## start Recorded data

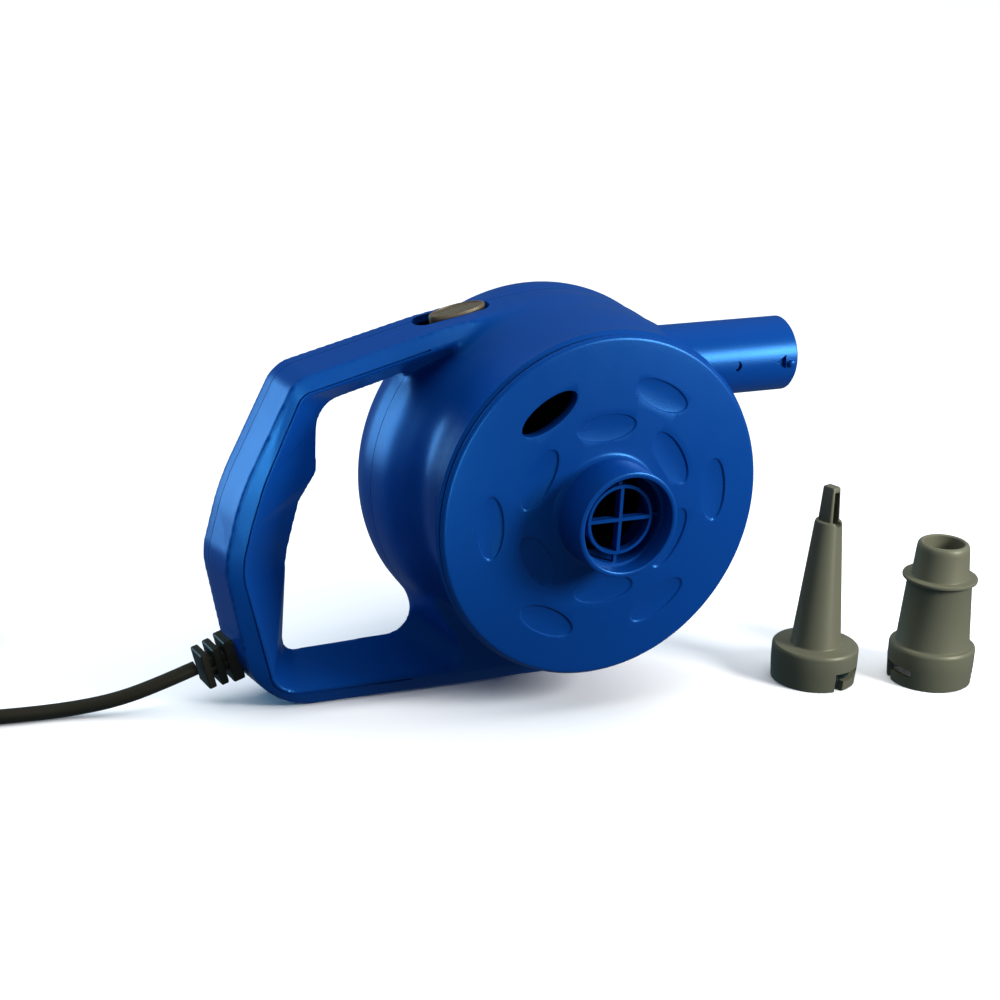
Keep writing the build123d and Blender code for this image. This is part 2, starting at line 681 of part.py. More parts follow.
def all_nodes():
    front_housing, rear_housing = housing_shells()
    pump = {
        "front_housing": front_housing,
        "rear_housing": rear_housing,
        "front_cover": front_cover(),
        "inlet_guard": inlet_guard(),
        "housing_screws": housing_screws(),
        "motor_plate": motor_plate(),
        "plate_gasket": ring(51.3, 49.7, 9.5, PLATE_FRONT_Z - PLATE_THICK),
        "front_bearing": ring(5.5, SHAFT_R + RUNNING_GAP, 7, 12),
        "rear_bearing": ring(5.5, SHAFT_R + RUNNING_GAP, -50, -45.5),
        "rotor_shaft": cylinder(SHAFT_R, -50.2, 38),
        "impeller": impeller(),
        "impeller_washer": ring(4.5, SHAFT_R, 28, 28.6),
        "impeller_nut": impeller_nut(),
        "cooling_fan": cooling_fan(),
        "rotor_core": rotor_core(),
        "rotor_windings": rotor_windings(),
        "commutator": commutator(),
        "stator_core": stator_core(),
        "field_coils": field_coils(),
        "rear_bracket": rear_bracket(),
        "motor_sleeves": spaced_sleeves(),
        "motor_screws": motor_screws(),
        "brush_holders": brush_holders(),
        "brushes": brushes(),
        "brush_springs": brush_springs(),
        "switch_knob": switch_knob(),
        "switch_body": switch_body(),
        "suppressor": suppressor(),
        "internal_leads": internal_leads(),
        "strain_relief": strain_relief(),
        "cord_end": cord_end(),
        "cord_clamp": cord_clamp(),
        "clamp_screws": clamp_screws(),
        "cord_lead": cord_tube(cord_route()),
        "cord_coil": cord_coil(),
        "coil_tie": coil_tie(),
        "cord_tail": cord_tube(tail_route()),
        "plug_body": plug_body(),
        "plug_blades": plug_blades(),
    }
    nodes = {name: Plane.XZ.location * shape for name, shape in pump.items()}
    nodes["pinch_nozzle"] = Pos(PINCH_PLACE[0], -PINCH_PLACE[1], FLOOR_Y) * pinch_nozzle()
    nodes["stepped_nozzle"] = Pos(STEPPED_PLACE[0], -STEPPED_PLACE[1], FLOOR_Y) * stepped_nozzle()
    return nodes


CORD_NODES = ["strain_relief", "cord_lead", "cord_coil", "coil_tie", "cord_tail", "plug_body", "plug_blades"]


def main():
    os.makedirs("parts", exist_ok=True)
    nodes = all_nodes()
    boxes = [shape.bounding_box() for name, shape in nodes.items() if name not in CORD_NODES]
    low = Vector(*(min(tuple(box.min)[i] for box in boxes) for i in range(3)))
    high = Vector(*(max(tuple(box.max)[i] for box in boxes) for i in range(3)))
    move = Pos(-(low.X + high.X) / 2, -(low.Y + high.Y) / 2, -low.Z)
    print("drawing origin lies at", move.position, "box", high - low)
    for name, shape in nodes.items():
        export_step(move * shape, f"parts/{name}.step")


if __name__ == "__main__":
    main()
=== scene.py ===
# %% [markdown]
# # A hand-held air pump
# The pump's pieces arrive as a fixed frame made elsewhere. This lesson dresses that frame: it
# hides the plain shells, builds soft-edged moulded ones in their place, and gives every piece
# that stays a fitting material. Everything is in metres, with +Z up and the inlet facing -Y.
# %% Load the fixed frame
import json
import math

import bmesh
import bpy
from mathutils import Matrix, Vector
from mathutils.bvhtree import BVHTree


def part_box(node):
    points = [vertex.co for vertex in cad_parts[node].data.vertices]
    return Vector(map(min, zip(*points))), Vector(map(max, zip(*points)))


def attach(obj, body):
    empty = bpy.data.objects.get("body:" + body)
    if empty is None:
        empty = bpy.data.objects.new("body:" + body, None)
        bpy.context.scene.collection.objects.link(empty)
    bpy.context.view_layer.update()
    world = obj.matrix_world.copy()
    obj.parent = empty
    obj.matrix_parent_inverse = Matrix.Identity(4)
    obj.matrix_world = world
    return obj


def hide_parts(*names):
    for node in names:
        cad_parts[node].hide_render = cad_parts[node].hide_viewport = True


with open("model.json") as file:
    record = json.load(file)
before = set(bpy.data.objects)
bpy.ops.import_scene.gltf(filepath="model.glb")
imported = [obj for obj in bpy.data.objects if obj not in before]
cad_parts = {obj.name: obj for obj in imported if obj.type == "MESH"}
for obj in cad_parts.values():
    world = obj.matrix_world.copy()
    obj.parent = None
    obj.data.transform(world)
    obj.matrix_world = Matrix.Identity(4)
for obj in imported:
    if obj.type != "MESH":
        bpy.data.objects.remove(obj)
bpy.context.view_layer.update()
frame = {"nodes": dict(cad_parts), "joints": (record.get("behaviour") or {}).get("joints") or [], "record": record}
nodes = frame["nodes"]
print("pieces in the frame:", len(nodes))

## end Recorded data

Make an exact transcription of the lines from the line with "high = Vector(*(max(tuple(box.max)[i]" through the line with "points = [vertex.co", inclusive, omitting all others.

    high = Vector(*(max(tuple(box.max)[i] for box in boxes) for i in range(3)))
    move = Pos(-(low.X + high.X) / 2, -(low.Y + high.Y) / 2, -low.Z)
    print("drawing origin lies at", move.position, "box", high - low)
    for name, shape in nodes.items():
        export_step(move * shape, f"parts/{name}.step")


if __name__ == "__main__":
    main()
=== scene.py ===
# %% [markdown]
# # A hand-held air pump
# The pump's pieces arrive as a fixed frame made elsewhere. This lesson dresses that frame: it
# hides the plain shells, builds soft-edged moulded ones in their place, and gives every piece
# that stays a fitting material. Everything is in metres, with +Z up and the inlet facing -Y.
# %% Load the fixed frame
import json
import math

import bmesh
import bpy
from mathutils import Matrix, Vector
from mathutils.bvhtree import BVHTree


def part_box(node):
    points = [vertex.co for vertex in cad_parts[node].data.vertices]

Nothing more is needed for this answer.